## BRIEF
Return, word for word, every line that follows.
● ● ● ● ●
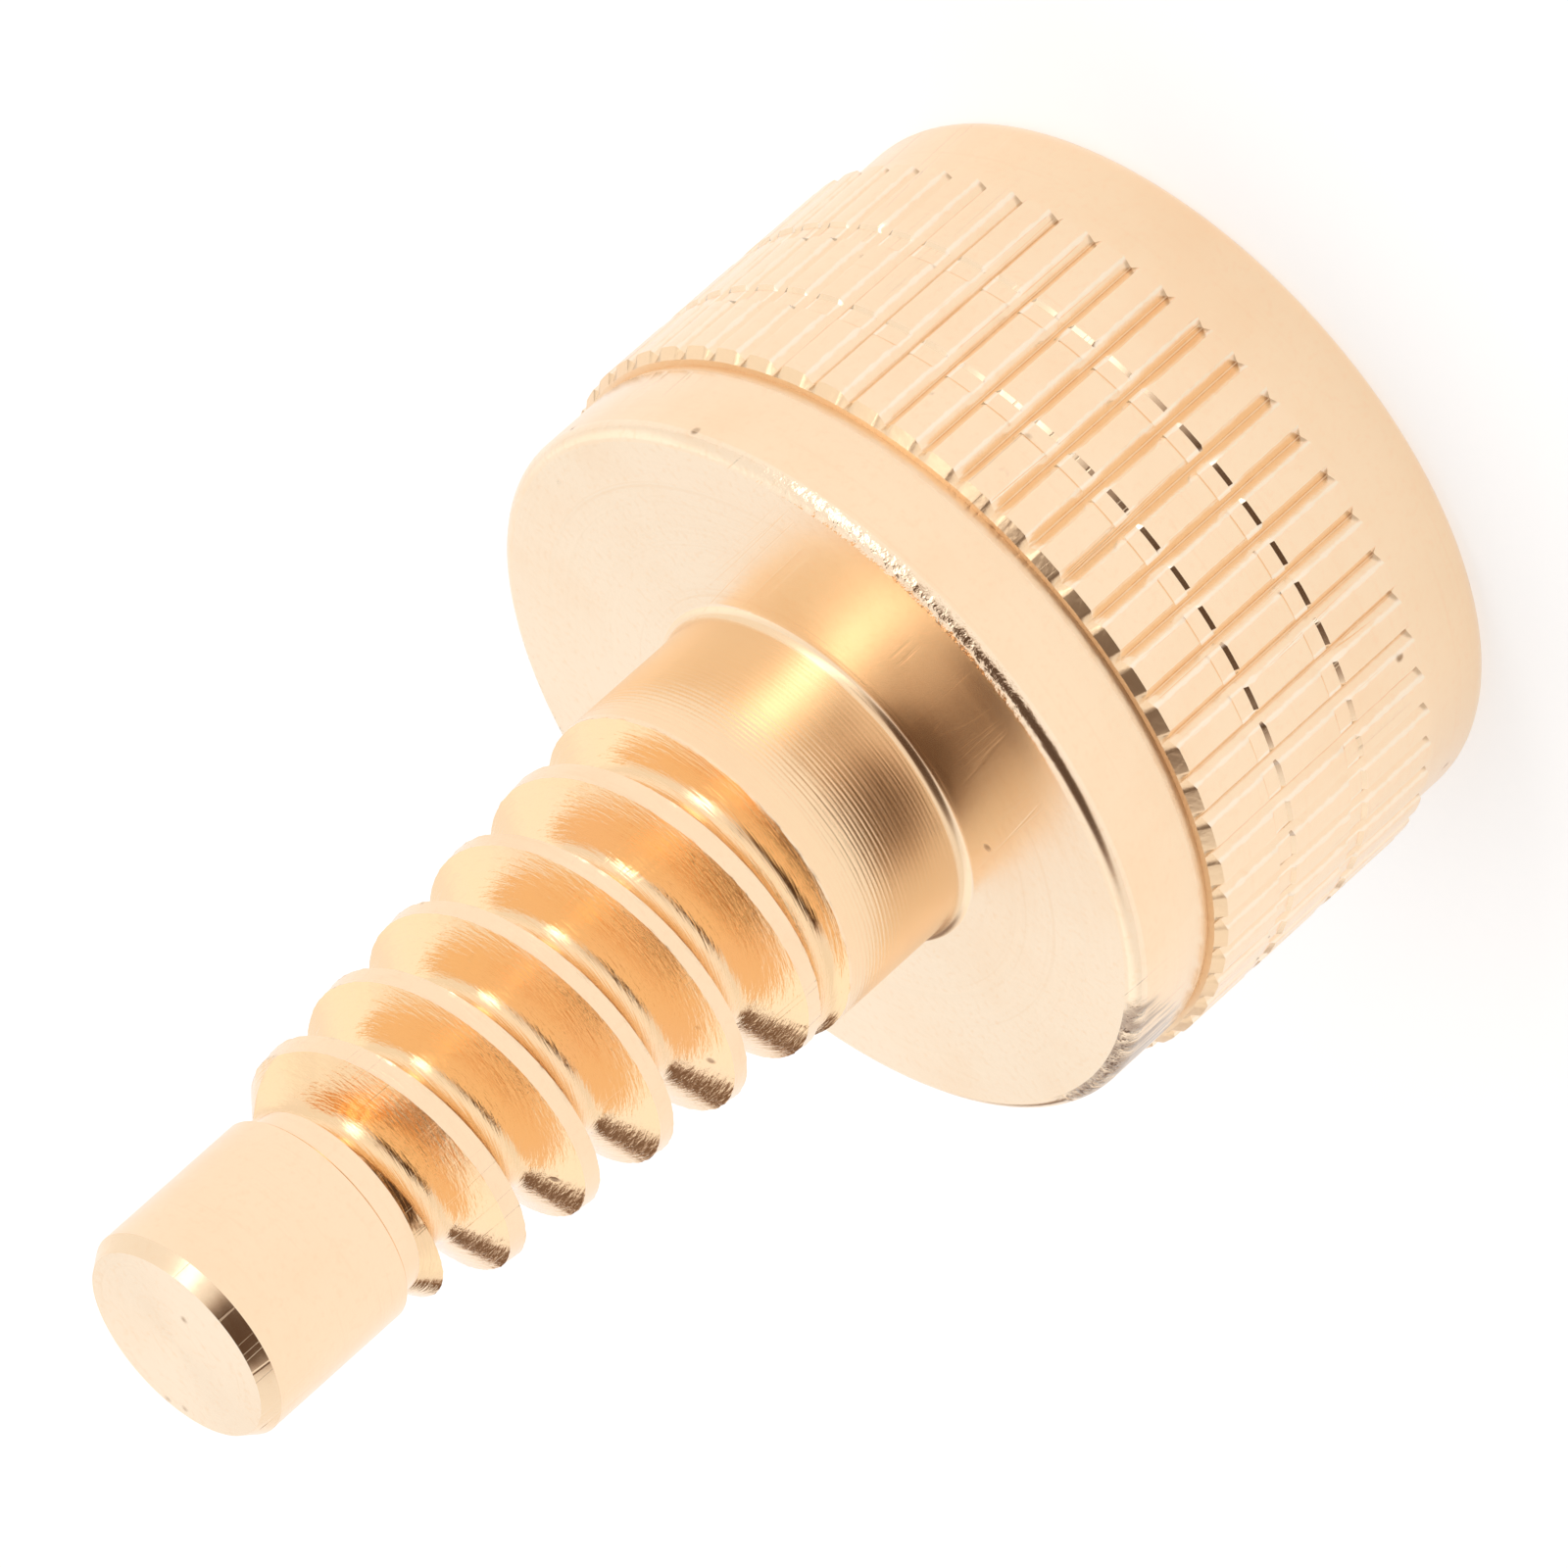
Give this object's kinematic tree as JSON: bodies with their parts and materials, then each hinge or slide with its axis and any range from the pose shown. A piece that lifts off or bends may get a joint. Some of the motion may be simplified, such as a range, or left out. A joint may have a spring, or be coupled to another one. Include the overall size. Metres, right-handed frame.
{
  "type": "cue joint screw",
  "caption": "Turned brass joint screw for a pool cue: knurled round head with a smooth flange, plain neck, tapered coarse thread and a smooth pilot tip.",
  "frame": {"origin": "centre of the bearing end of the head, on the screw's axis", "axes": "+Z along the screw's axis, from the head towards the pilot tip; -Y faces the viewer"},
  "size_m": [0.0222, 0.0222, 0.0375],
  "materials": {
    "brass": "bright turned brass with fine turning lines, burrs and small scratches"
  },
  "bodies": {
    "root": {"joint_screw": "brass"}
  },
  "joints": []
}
● ● ● ● ●
## RESPONSE TO THIS TASK
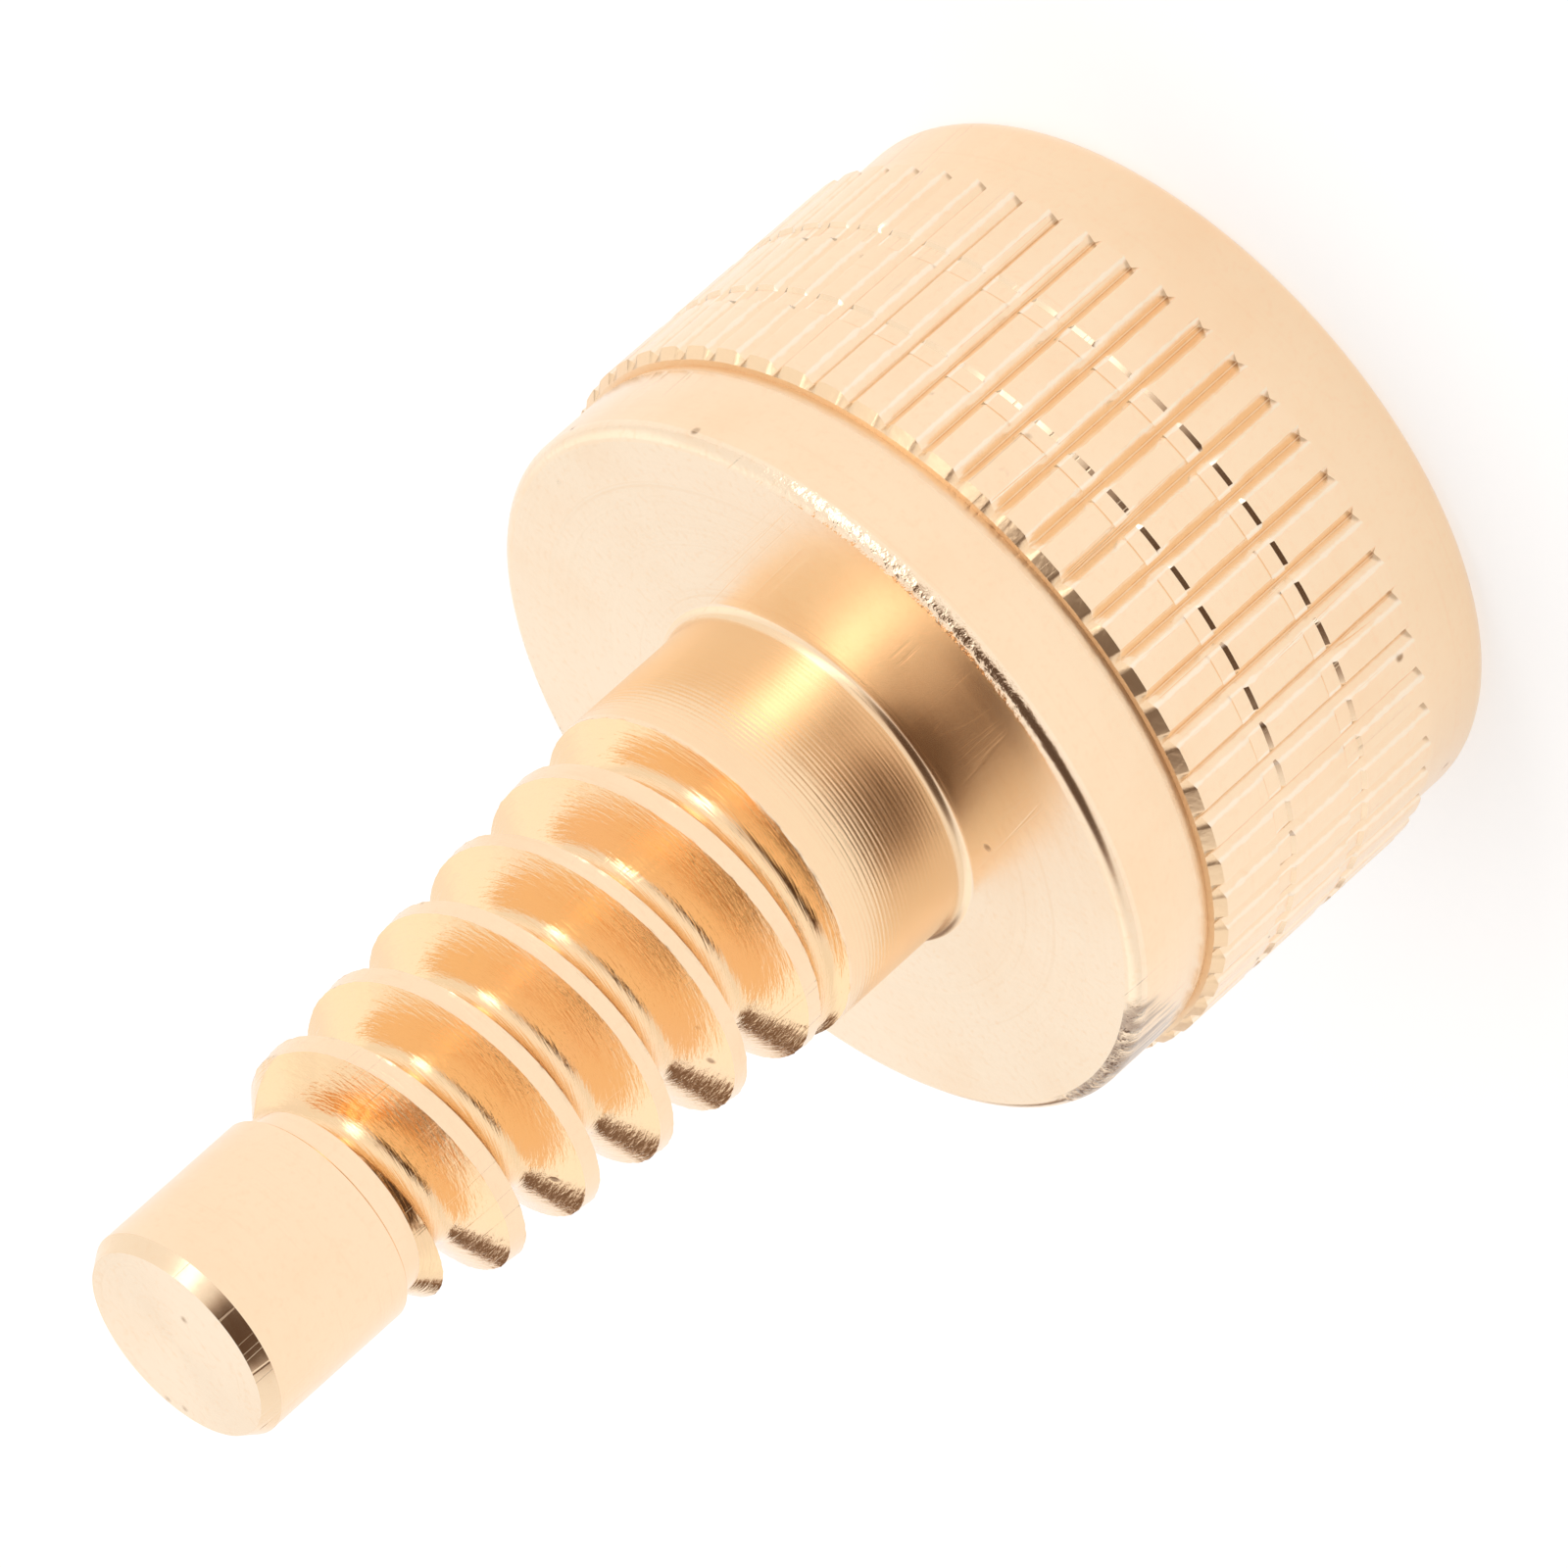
Give this object's kinematic tree as JSON: bodies with their parts and materials, then each hinge or slide with its axis and any range from the pose shown. A piece that lifts off or bends may get a joint. Some of the motion may be simplified, such as a range, or left out. A joint may have a spring, or be coupled to another one. Include the overall size. Metres, right-handed frame.
{
  "type": "cue joint screw",
  "caption": "Turned brass joint screw for a pool cue: knurled round head with a smooth flange, plain neck, tapered coarse thread and a smooth pilot tip.",
  "frame": {"origin": "centre of the bearing end of the head, on the screw's axis", "axes": "+Z along the screw's axis, from the head towards the pilot tip; -Y faces the viewer"},
  "size_m": [0.0222, 0.0222, 0.0375],
  "materials": {
    "brass": "bright turned brass with fine turning lines, burrs and small scratches"
  },
  "bodies": {
    "root": {"joint_screw": "brass"}
  },
  "joints": []
}